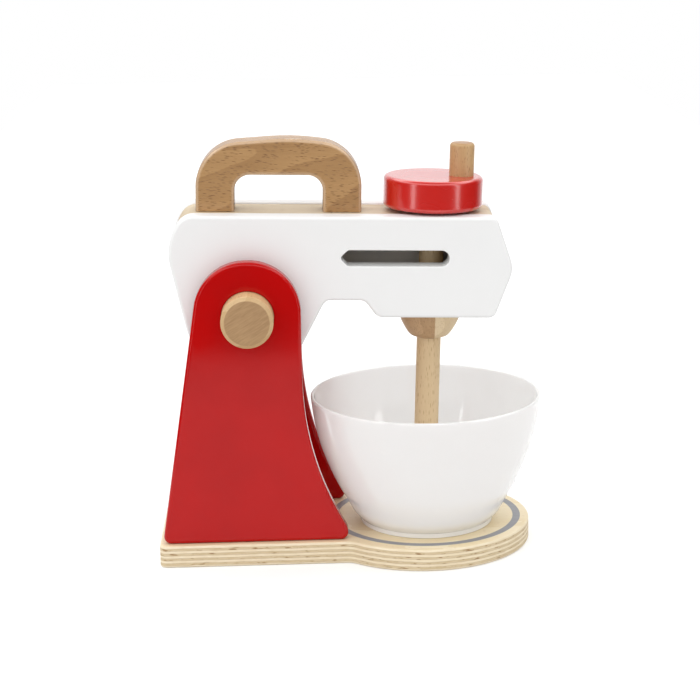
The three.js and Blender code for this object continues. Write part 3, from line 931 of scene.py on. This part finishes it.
neck_y = base_half + neck_round
neck_x = -lobe_setback - math.sqrt((lobe_radius + neck_round) ** 2 - neck_y**2)
neck_lean = math.atan2(neck_y, -lobe_setback - neck_x)
corner = (base_corner - base_tail, base_half - base_corner)
rear_side = arc((neck_x, neck_y), neck_round, -neck_lean, -quarter)
rear_side += arc(corner, base_corner, quarter, math.pi)
front_side = [Vector((p.x, -p.y)) for p in reversed(rear_side)]
lobe_turn = math.pi - neck_lean
lobe = arc((-lobe_setback, 0), lobe_radius, -lobe_turn, lobe_turn, step_turn / 2)[1:-1]
base_holes = [(circle(spot, pilot_radius, 48), screw_hole) for spot in screw_spots]
base_mesh = board_mesh(
    "base_plate", front_side + lobe + rear_side, base_thick, 1.5 * mm, base_holes,
)
finished("base", base_mesh, stand_place, "stand", "base_plate", plywood, (0, 0, 1))

# %% [markdown]
# ## Four screws from one tree
#
# The same countersunk screw comes up through the base four times. One node tree turns its body,
# cuts the cross recess with two bars, and instances it on four points. A driver never stops at
# the same angle twice, so each is turned by its own amount from a fixed seed. The instances are
# made real at the end, because the exported model keeps only real meshes.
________
Aim
Extract the data exactly as given.

Reply
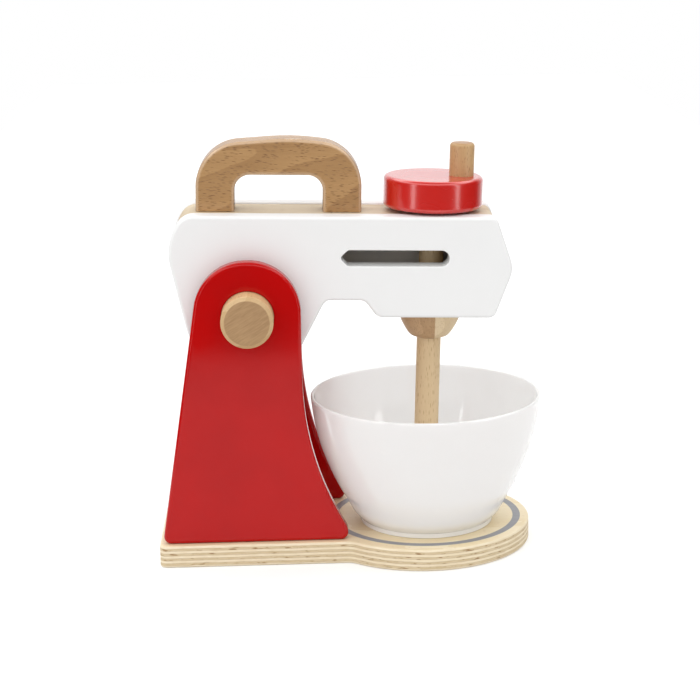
The three.js and Blender code for this object continues. Write part 3, from line 931 of scene.py on. This part finishes it.
neck_y = base_half + neck_round
neck_x = -lobe_setback - math.sqrt((lobe_radius + neck_round) ** 2 - neck_y**2)
neck_lean = math.atan2(neck_y, -lobe_setback - neck_x)
corner = (base_corner - base_tail, base_half - base_corner)
rear_side = arc((neck_x, neck_y), neck_round, -neck_lean, -quarter)
rear_side += arc(corner, base_corner, quarter, math.pi)
front_side = [Vector((p.x, -p.y)) for p in reversed(rear_side)]
lobe_turn = math.pi - neck_lean
lobe = arc((-lobe_setback, 0), lobe_radius, -lobe_turn, lobe_turn, step_turn / 2)[1:-1]
base_holes = [(circle(spot, pilot_radius, 48), screw_hole) for spot in screw_spots]
base_mesh = board_mesh(
    "base_plate", front_side + lobe + rear_side, base_thick, 1.5 * mm, base_holes,
)
finished("base", base_mesh, stand_place, "stand", "base_plate", plywood, (0, 0, 1))

# %% [markdown]
# ## Four screws from one tree
#
# The same countersunk screw comes up through the base four times. One node tree turns its body,
# cuts the cross recess with two bars, and instances it on four points. A driver never stops at
# the same angle twice, so each is turned by its own amount from a fixed seed. The instances are
# made real at the end, because the exported model keeps only real meshes.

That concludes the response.